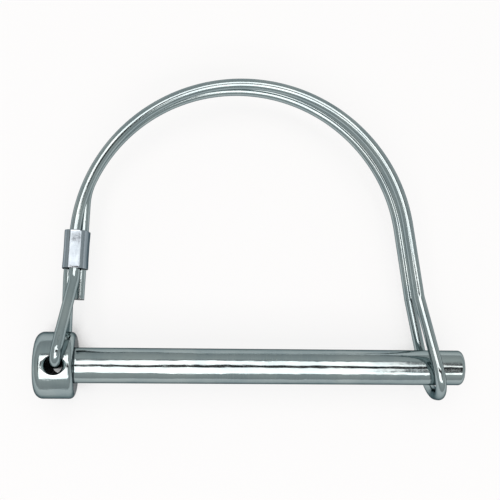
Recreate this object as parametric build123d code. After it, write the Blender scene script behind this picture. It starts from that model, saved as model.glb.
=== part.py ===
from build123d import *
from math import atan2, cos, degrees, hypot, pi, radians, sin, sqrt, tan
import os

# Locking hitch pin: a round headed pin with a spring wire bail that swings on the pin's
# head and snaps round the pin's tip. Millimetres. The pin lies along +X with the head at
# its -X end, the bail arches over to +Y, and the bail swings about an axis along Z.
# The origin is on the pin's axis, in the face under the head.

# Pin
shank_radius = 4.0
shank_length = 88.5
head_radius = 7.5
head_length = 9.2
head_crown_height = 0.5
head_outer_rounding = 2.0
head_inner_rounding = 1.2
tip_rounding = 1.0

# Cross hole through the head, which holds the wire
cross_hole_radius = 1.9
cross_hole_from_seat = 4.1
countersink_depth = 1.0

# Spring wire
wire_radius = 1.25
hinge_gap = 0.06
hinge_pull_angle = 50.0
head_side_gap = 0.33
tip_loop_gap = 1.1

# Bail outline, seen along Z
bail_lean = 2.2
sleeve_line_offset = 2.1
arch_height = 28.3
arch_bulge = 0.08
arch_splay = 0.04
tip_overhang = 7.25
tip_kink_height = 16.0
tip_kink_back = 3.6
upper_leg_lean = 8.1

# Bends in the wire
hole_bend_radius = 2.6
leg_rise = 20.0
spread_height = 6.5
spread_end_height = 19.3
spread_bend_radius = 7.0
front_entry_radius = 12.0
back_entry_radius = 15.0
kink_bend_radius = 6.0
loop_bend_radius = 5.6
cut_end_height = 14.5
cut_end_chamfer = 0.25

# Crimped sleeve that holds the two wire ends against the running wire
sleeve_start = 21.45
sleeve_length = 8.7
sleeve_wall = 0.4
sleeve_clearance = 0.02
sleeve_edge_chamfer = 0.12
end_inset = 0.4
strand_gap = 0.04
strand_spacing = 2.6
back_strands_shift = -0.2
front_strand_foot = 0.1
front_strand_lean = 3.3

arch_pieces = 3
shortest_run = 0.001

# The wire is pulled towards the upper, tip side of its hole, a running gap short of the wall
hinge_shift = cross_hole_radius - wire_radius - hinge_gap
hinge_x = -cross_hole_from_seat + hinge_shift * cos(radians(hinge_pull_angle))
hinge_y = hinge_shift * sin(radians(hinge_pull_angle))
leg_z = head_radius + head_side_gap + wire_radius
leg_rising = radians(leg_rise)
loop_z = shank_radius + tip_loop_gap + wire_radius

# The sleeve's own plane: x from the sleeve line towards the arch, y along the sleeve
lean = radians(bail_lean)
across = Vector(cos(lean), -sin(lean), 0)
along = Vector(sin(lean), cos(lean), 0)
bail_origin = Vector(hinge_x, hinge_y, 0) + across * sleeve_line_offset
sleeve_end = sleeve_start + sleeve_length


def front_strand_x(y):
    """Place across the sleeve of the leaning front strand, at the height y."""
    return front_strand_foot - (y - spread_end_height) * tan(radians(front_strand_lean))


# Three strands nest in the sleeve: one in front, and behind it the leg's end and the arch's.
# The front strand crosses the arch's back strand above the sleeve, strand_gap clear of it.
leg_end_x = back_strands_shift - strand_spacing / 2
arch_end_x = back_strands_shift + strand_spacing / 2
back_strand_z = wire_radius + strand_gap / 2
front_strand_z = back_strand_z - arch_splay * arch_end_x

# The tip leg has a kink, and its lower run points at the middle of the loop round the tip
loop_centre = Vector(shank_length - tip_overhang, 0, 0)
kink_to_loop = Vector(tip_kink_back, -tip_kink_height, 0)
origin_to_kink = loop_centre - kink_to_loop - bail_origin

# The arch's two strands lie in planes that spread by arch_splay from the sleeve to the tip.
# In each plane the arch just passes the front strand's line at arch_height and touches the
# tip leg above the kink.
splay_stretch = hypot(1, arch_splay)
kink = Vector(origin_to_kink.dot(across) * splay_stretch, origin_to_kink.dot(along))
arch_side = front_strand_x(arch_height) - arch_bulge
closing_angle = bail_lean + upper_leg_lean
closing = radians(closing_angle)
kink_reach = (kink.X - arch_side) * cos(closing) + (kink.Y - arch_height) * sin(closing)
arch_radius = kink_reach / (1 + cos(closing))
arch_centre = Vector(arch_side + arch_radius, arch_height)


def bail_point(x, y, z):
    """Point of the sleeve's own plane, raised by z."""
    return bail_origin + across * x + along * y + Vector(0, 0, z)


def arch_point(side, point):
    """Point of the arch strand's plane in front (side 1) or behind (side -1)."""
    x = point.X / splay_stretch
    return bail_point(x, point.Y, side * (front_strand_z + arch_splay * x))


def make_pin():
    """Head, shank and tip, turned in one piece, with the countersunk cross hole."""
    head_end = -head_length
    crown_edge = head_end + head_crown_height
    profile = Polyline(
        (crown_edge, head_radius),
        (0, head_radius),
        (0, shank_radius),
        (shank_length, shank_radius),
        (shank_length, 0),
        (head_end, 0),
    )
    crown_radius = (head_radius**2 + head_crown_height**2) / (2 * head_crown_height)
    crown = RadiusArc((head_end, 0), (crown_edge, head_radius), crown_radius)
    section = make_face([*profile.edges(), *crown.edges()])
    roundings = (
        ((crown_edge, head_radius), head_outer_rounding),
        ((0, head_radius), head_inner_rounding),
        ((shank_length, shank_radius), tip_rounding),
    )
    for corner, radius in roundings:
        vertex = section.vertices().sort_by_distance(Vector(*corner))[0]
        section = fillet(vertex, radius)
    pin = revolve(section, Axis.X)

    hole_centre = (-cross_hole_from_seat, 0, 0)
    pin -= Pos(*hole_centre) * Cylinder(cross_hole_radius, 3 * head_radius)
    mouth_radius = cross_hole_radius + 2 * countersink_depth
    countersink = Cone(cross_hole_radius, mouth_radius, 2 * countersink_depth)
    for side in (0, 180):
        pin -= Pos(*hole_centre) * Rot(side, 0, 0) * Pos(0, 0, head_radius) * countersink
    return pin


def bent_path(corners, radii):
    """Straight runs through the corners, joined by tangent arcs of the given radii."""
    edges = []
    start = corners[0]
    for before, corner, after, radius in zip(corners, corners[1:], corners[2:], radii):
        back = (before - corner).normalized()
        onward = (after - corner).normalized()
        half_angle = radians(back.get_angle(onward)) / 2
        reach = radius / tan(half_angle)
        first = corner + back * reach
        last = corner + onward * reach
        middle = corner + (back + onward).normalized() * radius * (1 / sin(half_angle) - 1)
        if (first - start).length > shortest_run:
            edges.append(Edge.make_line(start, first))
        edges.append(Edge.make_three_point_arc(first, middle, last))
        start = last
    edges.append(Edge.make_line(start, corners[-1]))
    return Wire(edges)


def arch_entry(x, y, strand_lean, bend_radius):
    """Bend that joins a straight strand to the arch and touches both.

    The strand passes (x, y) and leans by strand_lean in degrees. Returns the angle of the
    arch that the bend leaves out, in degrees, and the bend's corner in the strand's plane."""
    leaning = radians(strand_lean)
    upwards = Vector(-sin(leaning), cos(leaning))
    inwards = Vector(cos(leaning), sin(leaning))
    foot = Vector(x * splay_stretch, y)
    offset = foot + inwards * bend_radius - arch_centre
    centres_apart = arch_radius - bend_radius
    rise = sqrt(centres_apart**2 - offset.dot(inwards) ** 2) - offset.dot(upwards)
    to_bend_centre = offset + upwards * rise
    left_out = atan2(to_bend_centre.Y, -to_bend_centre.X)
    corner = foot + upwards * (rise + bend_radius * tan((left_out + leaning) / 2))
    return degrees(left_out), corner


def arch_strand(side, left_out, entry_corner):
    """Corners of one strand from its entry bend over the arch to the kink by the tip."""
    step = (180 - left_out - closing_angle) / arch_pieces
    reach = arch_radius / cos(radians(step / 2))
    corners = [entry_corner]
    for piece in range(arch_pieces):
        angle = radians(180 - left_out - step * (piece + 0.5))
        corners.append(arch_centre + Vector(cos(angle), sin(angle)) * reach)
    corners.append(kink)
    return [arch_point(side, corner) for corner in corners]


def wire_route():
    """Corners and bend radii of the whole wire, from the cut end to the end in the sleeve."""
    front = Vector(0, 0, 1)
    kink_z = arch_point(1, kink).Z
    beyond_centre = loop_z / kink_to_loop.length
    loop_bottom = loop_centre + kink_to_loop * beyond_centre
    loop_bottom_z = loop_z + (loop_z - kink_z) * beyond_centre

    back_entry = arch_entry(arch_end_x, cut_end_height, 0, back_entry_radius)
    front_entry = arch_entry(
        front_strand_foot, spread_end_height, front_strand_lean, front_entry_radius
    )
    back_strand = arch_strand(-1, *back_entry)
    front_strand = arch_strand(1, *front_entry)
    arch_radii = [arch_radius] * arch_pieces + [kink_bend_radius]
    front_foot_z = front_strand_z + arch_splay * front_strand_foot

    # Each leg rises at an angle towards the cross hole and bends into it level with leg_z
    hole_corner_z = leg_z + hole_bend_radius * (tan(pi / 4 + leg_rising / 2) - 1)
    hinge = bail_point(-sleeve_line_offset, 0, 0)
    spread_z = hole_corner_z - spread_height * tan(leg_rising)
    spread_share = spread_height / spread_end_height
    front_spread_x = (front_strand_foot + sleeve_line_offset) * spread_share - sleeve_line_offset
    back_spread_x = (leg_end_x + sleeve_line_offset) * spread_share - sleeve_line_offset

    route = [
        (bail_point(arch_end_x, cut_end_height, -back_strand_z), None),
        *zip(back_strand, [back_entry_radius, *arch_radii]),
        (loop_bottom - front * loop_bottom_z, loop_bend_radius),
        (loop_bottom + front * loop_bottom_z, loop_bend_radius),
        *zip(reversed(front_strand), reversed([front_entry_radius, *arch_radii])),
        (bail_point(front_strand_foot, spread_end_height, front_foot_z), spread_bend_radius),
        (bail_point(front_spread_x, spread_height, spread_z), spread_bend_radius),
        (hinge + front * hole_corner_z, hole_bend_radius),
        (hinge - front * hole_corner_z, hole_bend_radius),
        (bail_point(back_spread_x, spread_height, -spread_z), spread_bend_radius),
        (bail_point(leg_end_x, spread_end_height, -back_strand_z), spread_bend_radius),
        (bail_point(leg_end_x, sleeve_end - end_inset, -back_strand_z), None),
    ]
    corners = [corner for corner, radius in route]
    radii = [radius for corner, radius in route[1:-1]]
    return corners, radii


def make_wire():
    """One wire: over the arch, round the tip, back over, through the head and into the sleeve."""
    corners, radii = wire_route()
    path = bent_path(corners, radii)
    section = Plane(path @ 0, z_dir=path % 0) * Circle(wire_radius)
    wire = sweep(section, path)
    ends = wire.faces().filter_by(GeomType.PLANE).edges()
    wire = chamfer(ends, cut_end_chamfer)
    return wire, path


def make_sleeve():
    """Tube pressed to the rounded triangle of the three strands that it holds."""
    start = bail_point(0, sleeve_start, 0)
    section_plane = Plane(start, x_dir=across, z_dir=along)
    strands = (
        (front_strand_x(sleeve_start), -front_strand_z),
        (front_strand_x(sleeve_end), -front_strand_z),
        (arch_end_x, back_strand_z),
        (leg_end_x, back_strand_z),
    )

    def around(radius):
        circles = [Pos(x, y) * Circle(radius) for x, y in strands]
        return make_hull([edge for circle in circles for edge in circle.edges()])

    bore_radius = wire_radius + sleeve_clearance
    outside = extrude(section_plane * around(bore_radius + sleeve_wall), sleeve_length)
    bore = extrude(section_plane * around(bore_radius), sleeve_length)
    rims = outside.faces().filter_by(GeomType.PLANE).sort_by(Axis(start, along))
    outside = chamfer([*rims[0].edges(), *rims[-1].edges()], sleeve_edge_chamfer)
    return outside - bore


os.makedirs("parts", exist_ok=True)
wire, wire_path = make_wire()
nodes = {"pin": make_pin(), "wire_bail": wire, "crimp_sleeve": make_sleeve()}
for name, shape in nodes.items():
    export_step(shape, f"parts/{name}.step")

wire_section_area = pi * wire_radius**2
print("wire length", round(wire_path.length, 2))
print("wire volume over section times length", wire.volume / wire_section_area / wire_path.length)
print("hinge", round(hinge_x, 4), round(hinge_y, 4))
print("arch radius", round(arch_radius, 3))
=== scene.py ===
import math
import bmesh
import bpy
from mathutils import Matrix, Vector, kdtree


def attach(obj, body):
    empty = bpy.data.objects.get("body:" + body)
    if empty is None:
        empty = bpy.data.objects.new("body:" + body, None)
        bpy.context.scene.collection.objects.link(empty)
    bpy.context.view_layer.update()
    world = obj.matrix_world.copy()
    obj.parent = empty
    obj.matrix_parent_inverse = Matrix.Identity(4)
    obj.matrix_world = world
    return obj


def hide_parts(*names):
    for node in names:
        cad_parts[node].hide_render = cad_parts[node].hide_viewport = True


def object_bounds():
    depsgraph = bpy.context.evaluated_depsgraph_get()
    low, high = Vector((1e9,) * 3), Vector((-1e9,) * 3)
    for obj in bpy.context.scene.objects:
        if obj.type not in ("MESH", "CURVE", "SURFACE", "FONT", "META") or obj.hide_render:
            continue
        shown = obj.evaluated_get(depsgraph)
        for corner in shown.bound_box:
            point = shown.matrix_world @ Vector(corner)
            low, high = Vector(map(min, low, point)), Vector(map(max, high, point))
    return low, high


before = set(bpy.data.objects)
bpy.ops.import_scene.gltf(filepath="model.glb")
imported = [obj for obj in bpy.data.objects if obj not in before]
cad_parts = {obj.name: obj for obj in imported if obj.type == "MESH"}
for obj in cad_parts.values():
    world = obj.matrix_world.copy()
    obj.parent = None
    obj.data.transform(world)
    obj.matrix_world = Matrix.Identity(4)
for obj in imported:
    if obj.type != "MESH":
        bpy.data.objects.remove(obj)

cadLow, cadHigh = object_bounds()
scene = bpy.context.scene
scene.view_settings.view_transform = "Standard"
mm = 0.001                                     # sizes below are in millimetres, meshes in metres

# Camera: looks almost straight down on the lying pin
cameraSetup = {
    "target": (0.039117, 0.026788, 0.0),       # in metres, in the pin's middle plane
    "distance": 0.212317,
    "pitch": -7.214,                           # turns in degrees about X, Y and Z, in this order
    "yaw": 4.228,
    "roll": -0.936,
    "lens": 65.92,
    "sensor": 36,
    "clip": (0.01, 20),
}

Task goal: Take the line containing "wire_section_area = pi * wire_radius**2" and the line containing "obj.parent = empty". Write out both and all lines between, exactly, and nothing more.

Solution for this exercise:
wire_section_area = pi * wire_radius**2
print("wire length", round(wire_path.length, 2))
print("wire volume over section times length", wire.volume / wire_section_area / wire_path.length)
print("hinge", round(hinge_x, 4), round(hinge_y, 4))
print("arch radius", round(arch_radius, 3))
=== scene.py ===
import math
import bmesh
import bpy
from mathutils import Matrix, Vector, kdtree


def attach(obj, body):
    empty = bpy.data.objects.get("body:" + body)
    if empty is None:
        empty = bpy.data.objects.new("body:" + body, None)
        bpy.context.scene.collection.objects.link(empty)
    bpy.context.view_layer.update()
    world = obj.matrix_world.copy()
    obj.parent = empty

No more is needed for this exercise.